ESA Copernicus data access - Long Term Archive and its drawbacks

Dear SNAP users and developers,

If you are interesting in time-series by far or not, you probably faced the problem of offline products.

As a reminder,

Following the recent upgrades to the Data Hub dissemination points we are pleased to announce that the Long Term Archive (LTA) Access interfaces are ready to be operated, part of the nominal regime to ensure the continued access to all Sentinel Data at all time.

Access to the product URL for data that are no longer available online will automatically trigger the retrieval of the data from the LTA, the actual download may be initiated once the data are restored (within minutes to hours).

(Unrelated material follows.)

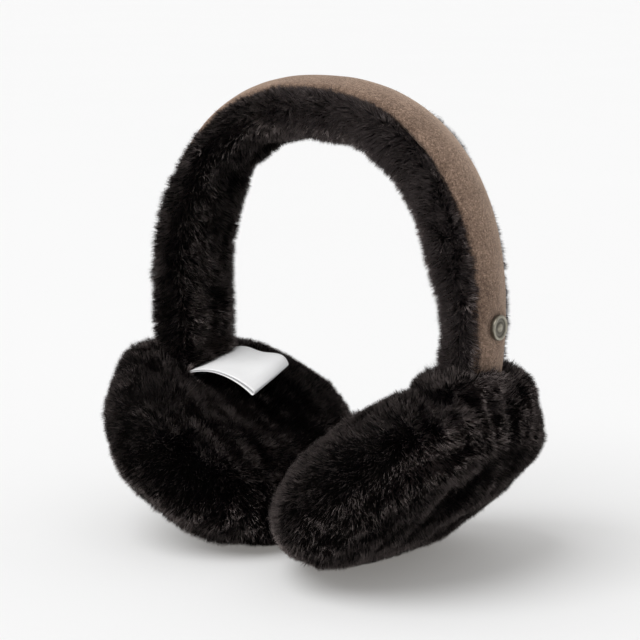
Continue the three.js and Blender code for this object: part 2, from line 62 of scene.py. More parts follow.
def make_camera():
    data = bpy.data.cameras.new("camera")
    camera = bpy.data.objects.new("camera", data)
    bpy.context.scene.collection.objects.link(camera)
    away = Vector((
        math.sin(CAMERA_AZIMUTH) * math.cos(CAMERA_ELEVATION),
        -math.cos(CAMERA_AZIMUTH) * math.cos(CAMERA_ELEVATION),
        math.sin(CAMERA_ELEVATION),
    ))
    camera.location = CAMERA_AIM + away * CAMERA_DISTANCE
    camera.rotation_euler = (-away).to_track_quat("-Z", "Y").to_euler()
    data.sensor_width = SENSOR
    data.lens = SENSOR * CAMERA_FOCAL_PIXELS / FRAME_PIXELS
    data.shift_x = (FRAME_PIXELS / 2 - AIM_PIXEL[0]) / FRAME_PIXELS
    data.shift_y = (AIM_PIXEL[1] - FRAME_PIXELS / 2) / FRAME_PIXELS
    data.clip_start, data.clip_end = 0.05, 100
    bpy.context.scene.camera = camera


# Materials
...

By trying to download an offline image, we trigger its reactivation following the rules :

Access to the product URL for data that are no longer available online will automatically trigger the retrieval from the LTA. The actual download can be initiated by the user once the data are restored (within 24 hours).

A user quota on the maximum number of requests per hour per user is set.

Products restored from the long term archives are kept online for a period of at least 3 days. Quota and keeping time will be fine tuned according to the usage patterns to ensure efficient access to the most recent and frequently downloaded data.

But the very slow quota leads to a very common error message :

The request is not accepted because the number of submitted requested exceeded the allowed user quota

If you play the game and focus on a single past image, the procedure is annoying but still manageable. If you want to do something more serious, it became very painful to work with automatic scripts.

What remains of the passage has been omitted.